Bill Sullivan, treasurer of the Delaware Hotel and Lodging Association and general manager of the Courtyard by Marriott in Newark, said that Riverfront hotels picked up at least 8,000 room nights between the DNC and Election Week events.
“That’s spectacular because we’ve all been struggling,” he said.
Sullivan is hopeful that interest in Biden’s background won’t wane after the coronavirus subsides, and he points to continuing media coverage to keeping Delaware center stage.
“Food and Wine magazine did a great piece about where Biden dines, and that’s the kind of coverage you’re going to get. Unfortunately, it’s just bad timing and you just don’t have the ability to mobilize right now,” he said.
For Megan McGlinchey, executive director of the Riverfront Development Corp., owner of the Chase Center, the Biden impact has “put their name on the map.” She said that the convention center has been fielding some calls from planners interested in holding late 2021 or early 2022 meetings and events.

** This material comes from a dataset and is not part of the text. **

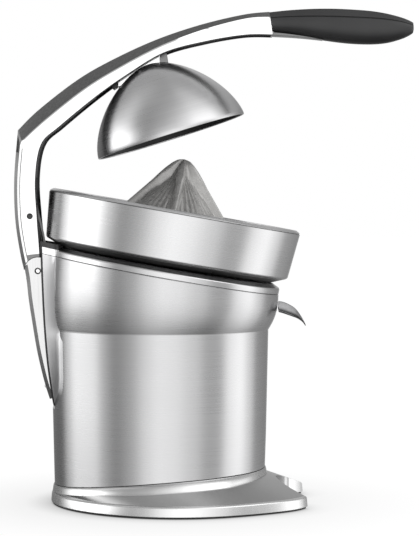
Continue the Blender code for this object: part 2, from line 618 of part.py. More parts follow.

Echoing her colleagues, McGlinchey said that taking full advantage of the spotlight has been difficult, but she expects that as restrictions ease that the Chase Center staff will begin pushing the venue for bigger events.

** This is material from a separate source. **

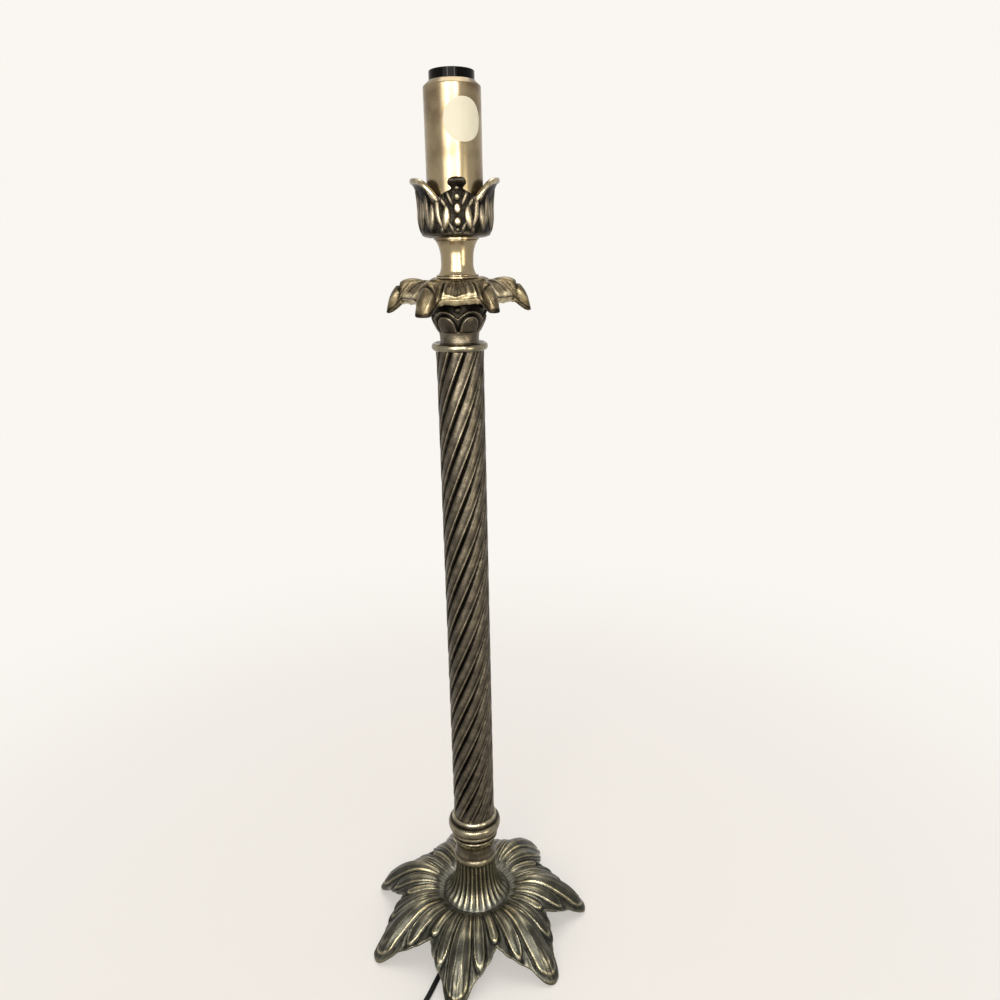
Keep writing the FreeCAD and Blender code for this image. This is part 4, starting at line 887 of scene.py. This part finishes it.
        tongue = np.where(along > self.pan_crease + 0.2, tongue, 2.0)
        border, hollow = bump((tongue - 0.86) * 6.0, 0.6), np.clip(1 - tongue ** 2, 0, 1)
        crease = bump(along - self.pan_crease, 1.0) * (1 - step(6.0, 8.5, across))
        fan = np.sin(np.radians(side) * 66 + 0.4) * step(8.5, 11.0, side) * (1 - step(15.0, 27.0, side))
        lines = np.sin(np.radians(side) * 110) * step(14.0, 18.0, side)
        shape = step(0.1, 0.3, t) * (1 - step(0.93, 1.0, t))
        marks = {"bulge": bulge, "hollow": hollow, "border": border, "crease": crease, "fan": fan,
                 "lines": lines}
        to_rim = (1 - t) * (rim_r - self.hub)
        roll = bump(to_rim - 1.4, 1.9) * step(0.42, 0.6, share)
        height = shape * mixed(marks, self.pan_carved) * (1 - roll) + 0.8 * roll
        wear = self.plain_wear + shape * mixed(marks, self.pan_rubbed)
        wear += 0.5 * roll - 0.5 * bump(to_rim, 0.45)
        normal_r, normal_z = normals(radius, z)
        outer_r, outer_z = radius + normal_r * height, z + normal_z * height
        inner_r = (radius - normal_r * self.pan_wall)[::-1]
        inner_z = (z - normal_z * self.pan_wall - self.pan_lip * t ** 8 * step(0.34, 0.5, share))[::-1]
        turn = np.radians(np.linspace(70.0, -70.0, self.edge_rows))[:, None]
        middle_r, middle_z = (outer_r[-1] + inner_r[0]) / 2, (outer_z[-1] + inner_z[0]) / 2
        half_r, half_z = (outer_r[-1] - inner_r[0]) / 2, (outer_z[-1] - inner_z[0]) / 2
        edge = (middle_r + half_r * np.sin(turn) + 0.6 * normal_z[-1] * np.cos(turn),
                middle_z + half_z * np.sin(turn) - 0.6 * normal_r[-1] * np.cos(turn))
        foot, low = self.pan_foot
        hub = [(self.hub, self.pan_top - self.pan_wall), (foot, self.pan_top - self.pan_wall), (foot, low),
               (self.rod_hole, low), (self.rod_hole, self.pan_top)]
        full_r, full_z = joined([(outer_r, outer_z), edge, (inner_r, inner_z)], hub)
        full_wear = np.full_like(full_r, 0.3)
        full_wear[:rows] = wear
        full_wear[rows:rows + self.edge_rows] = 0.16 + 0.5 * step(0.34, 0.5, share)
        return grid_mesh("drip_pan", polar(full_r, angle[None, :], full_z), np.clip(full_wear, 0, 1))

    def spool_outline(self) -> np.ndarray:
        """The neck's closed outline: foot ring, waist, a thin bead and the flange.

        Returns:
            Its (radius, height) rows, without the first again.
        """
        ring, lower, upper = (bead(*sizes) for sizes in self.spool_beads)
        bore = [(self.rod_hole, self.flange[-1][1]), (self.rod_hole, self.pan_top)]
        return np.concatenate((ring, lower, flowing(self.spool, 40), upper, self.flange, bore))

    def build(self, builder: Builder) -> None:
        """Adds the three pieces.

        Args:
            builder: puts the pieces in the scene.
        """
        spool = spun("neck_spool", self.spool_outline())
        builder.place("Capital", self.capital_mesh(), "cast_brass", Slot.CAST, "capital")
        builder.place("Drip_pan", self.pan_mesh(), "rubbed_brass", Slot.CAST, "bobeche")
        builder.place("Neck_spool", spool, "satin_brass", Slot.SATIN, "neck_spool")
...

“I think people are still, at this point, a little hesitant to move forward with events but we’re definitely seeing the interest there,” she said. “I think once things start to get back to normal we’ll be able to truly market ourselves and be able to capitalize a little bit on that name recognition that we have now.”
While the president-elect’s presence will surely make some kind of tourism mark in the future, the bigger question is whether it will impact any economic development decisions in the First State. Unlike President Donald Trump, whose hotels and resorts often became meeting points for lobbyists seeking a way into the administration, Biden doesn’t have a company or business for them to patronize, but his close ties to Wilmington may be an influencing factor.
Kurt Foreman, president and CEO of the state’s economic development agency, the Delaware Prosperity Partnership, said he wasn’t sure if Biden’s connection would play a part in companies’ decisions to locate in the First State.
“If a company is not looking to be in the Mid-Atlantic, or that D.C.-to-New York corridor, I’m not sure [Biden’s election] changes that,” he said. “All things being equal, it may be a factor. My gut tells me it might be more of a factor in international situations than domestic situations, but I don’t have any data to prove that yet.”
If nothing else, Foreman said that Biden’s national exposure is an “ideal platform to help us share the story of Delaware to audiences.” He noted that Delaware’s leading position as a place of incorporation and its strong business courts coupled with Biden’s connection may be persuasive.
“It certainly doesn’t hurt us to be on the lips of so many people,” he added.